HAECcity: Open-Vocabulary Scene Understanding of City-Scale Point Clouds with Superpoint Graph Clustering
Alexander Rusnak, Frédéric Kaplan
TL;DR
This work tackles open-vocabulary 3D scene understanding at city scale by developing HAECcity, a hierarchical, superpoint-graph clustering framework powered by a mixture-of-experts graph transformer. A key contribution is a fully synthetic, hand-annotation-free labeling pipeline that derives CLIP-based per-point features from multi-view renderings, enabling open-set pseudo-labels for panoptic segmentation directly on 3D data. The approach is validated on ScanNet and, notably, the SensatUrban city-scale dataset, demonstrating competitive open-vocabulary panoptic and semantic performance with significantly faster inference than reconstruction-based methods. Overall, HAECcity advances scalable 3D scene understanding for digital twins and large urban environments by combining open-vocabulary pseudo-labeling with an efficient, hierarchical 3D backbone.
Abstract
Traditional 3D scene understanding techniques are generally predicated on hand-annotated label sets, but in recent years a new class of open-vocabulary 3D scene understanding techniques has emerged. Despite the success of this paradigm on small scenes, existing approaches cannot scale efficiently to city-scale 3D datasets. In this paper, we present Hierarchical vocab-Agnostic Expert Clustering (HAEC), after the latin word for 'these', a superpoint graph clustering based approach which utilizes a novel mixture of experts graph transformer for its backbone.

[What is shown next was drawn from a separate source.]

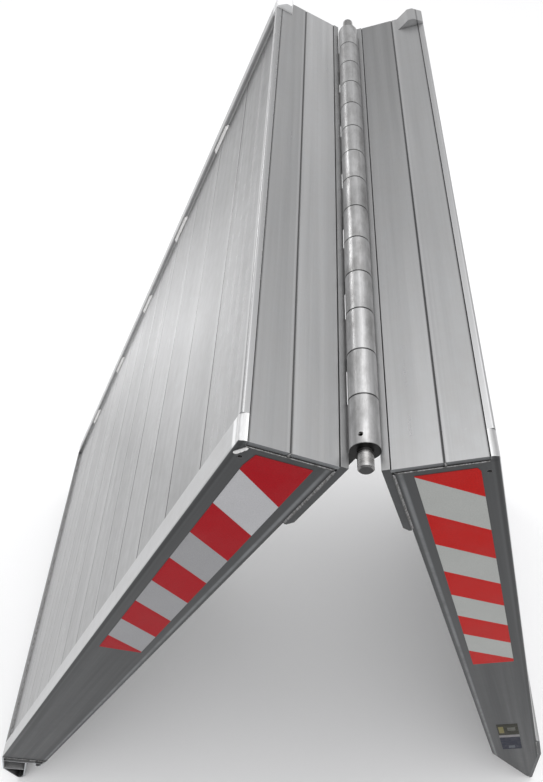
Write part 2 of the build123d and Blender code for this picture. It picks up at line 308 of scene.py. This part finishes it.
def end_seams(seam, low_plank, low_plank_rear_light, high_plank_rear_light):
    """The seam across the end face, the line along its top, and each plank's own tone.

    The tones are of the low plank at the front; towards the rear both planks are painted lighter
    or darker as painted light and shade.
    """
    def details(shade, tone):
        tone = shade.times(tone, shade.line(shade.v, END_SEAM / 1000, 0.0013), seam)
        tone = shade.times(tone, shade.line(shade.v, END_SEAM / 1000 + 0.0032, 0.0012), 1.12)
        tone = shade.times(tone, shade.line(shade.v, DECK_TOP / 1000 - 0.001, 0.0010), 0.50)
        low = shade.spread(shade.v, (END_SEAM + 1) / 1000, (END_SEAM - 1) / 1000)
        # Painted light and shade: the planks turn lighter or darker towards the rear
        rear = shade.spread(shade.y, -0.7 * HALF_WIDTH / 1000, HALF_WIDTH / 1000)
        tone = shade.math("MULTIPLY", tone, shade.spread(low, 0, 1, 1.0, low_plank))
        at_low = shade.math("MULTIPLY", low, rear)
        at_high = shade.math("SUBTRACT", rear, at_low)
        tone = shade.times(tone, at_low, low_plank_rear_light / low_plank)
        tone = shade.times(tone, at_high, high_plank_rear_light)
        sag = shade.noise((1, 3.5, 18), 2.0, 0.5, 44.0)
        return shade.times(tone, shade.spread(sag, 0.35, 0.65), 1.06)
    return details


def rail_rims(end_highlight):
    """The lines along a rail, and a painted highlight on its top's hinge end, which is painted the
    given number of times as bright as the rest.
    """
    def details(shade, tone):
        tone = rail_lines(shade, tone)
        # Painted highlight: the rail top's inner faces at the hinge end are painted brighter
        end = shade.spread(shade.u, (PLANK_BACK + 14) / 1000, (PLANK_BACK + 11) / 1000)
        end = shade.math("MULTIPLY", end, shade.spread(shade.outer_side(), 0, 1, 1, 0))
        return shade.times(tone, end, end_highlight)
    return details


def rail_lines(shade, tone):
    """A light line near the foot of a rail, a painted highlight broken up in places; the foot
    darker, a dark line below the top with a lighter one under it, and a dark line by the end
    planks' back.
    """
    wear_and_highlight = shade.noise((30, 30, 30), 3.0, 0.6, 51.0)
    # Painted highlight: a light line near the rail's foot, broken up by noise
    rim_highlight = shade.math("MULTIPLY", shade.line(shade.v, (UNDERSIDE + 7.5) / 1000, 0.0020),
                     shade.spread(wear_and_highlight, 0.3, 0.55, 0.45, 1.0))
    tone = shade.times(tone, rim_highlight, 3.2)
    foot = shade.spread(shade.v, (UNDERSIDE + 3.0) / 1000, UNDERSIDE / 1000)
    tone = shade.times(tone, foot, 0.6)
    tone = shade.times(tone, shade.line(shade.v, (RAIL_TOP - 4.0) / 1000, 0.0016), 0.62)
    tone = shade.times(tone, shade.line(shade.v, (RAIL_TOP - 7.5) / 1000, 0.0012), 1.18)
    return shade.times(tone, shade.line(shade.u, (PLANK_BACK + 2.5) / 1000, 0.0020), 0.7)


def aluminium(name, section, level, streaks, side_shade_level=None, details=plain_tone, roughness=0.42,
              metallic=0.85, contrast=0.10, seed=0.0, edge_wear_and_highlight=1.0, hollow_shade_depth=0.0):
    """Extruded aluminium: drawing streaks, dull mottling, scuffs, worn edges partly painted as
    edge highlights, and dirt and painted shade in corners.

    The outermost side faces get their own tone as painted shade, mostly darker than the rest;
    the edge factor scales how bright the worn and highlit edges are, and the hollow depth is how
    far, in metres, painted shade darkens an open chamber.
    """
    shade = Shade(name, section)
    fine = shade.noise(streaks(520, 3), 2.0, 0.6, seed)
    middle = shade.noise(streaks(85, 1.3), 3.0, 0.6, seed + 3)
    broad = shade.noise(streaks(16, 0.9), 2.0, 0.5, seed + 6)
    mottle = shade.noise((6, 5, 6), 4.0, 0.6, seed + 9)
    blotch = shade.noise((55, 45, 55), 5.0, 0.7, seed + 12)
    tone = shade.blend([(fine, 0.20), (middle, 0.34), (broad, 0.26), (mottle, 0.20)])
    tone = shade.spread(tone, 0.36, 0.64, 1 - contrast, 1 + contrast)
    scuff = shade.noise(along_section(210, 2.2), 2.0, 0.55, seed + 15)
    tone = shade.times(tone, shade.spread(scuff, 0.66, 0.76), 1.07)
    side = shade.outer_side()
    dull = shade.spread(blotch, 0.35, 0.7)
    tint = shade.mix(dull, grey(level, -0.008), grey(level * 0.955, 0.004))
    # Painted shade: the outermost side faces take their own, mostly darker, tone
    if side_shade_level is not None:
        stain = shade.spread(blotch, 0.3, 0.7, 0.90, 1.10)
        tint = shade.mix(side, tint, shade.scaled(grey(side_shade_level, -0.035), stain))
        metallic = shade.spread(side, 0, 1, metallic, 0.45)
        roughness = shade.spread(side, 0, 1, roughness, 0.55)
    colour = shade.scaled(tint, details(shade, tone))
    # Painted shade and dirt: darker in narrow gaps and inside corners
    colour = shade.scaled(colour, shade.spread(shade.crevice_shade_and_dirt(), 0, 1, 1.0, 0.35))
    # Painted shade: open chambers darkened nearly to black
    if hollow_shade_depth:
        colour = shade.scaled(colour, shade.spread(shade.crevice_shade_and_dirt(hollow_shade_depth), 0, 1, 1.0, 0.12))
    # Worn edges painted lighter along sharp edges, partly a painted edge highlight
    wear_and_highlight = shade.spread(blotch, 0.35, 0.6, 0.15 * edge_wear_and_highlight, 0.8 * edge_wear_and_highlight)
    wear_and_highlight = shade.math("MULTIPLY", shade.edges(0.0013), wear_and_highlight)
    wear_and_highlight = shade.math("MULTIPLY", wear_and_highlight, shade.spread(side, 0, 1, 1.0, 0.35))
    colour = shade.mix(wear_and_highlight, colour, grey(min(1.0, level * 1.3)))
    rough = shade.math("ADD", roughness, shade.spread(middle, 0.3, 0.7, -0.06, 0.08))
    rough = shade.math("ADD", rough, shade.spread(blotch, 0.4, 0.8, 0.0, 0.06))
    shade.bump(shade.blend([(fine, 0.5), (blotch, 0.3)]), 0.00016, 0.6)
    return shade.finish(colour, rough, metallic)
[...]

We administer this highly scalable approach to the first application of open-vocabulary scene understanding on the SensatUrban city-scale dataset. We also demonstrate a synthetic labeling pipeline which is derived entirely from the raw point clouds with no hand-annotation. Our technique can help unlock complex operations on dense urban 3D scenes and open a new path forward in the processing of digital twins.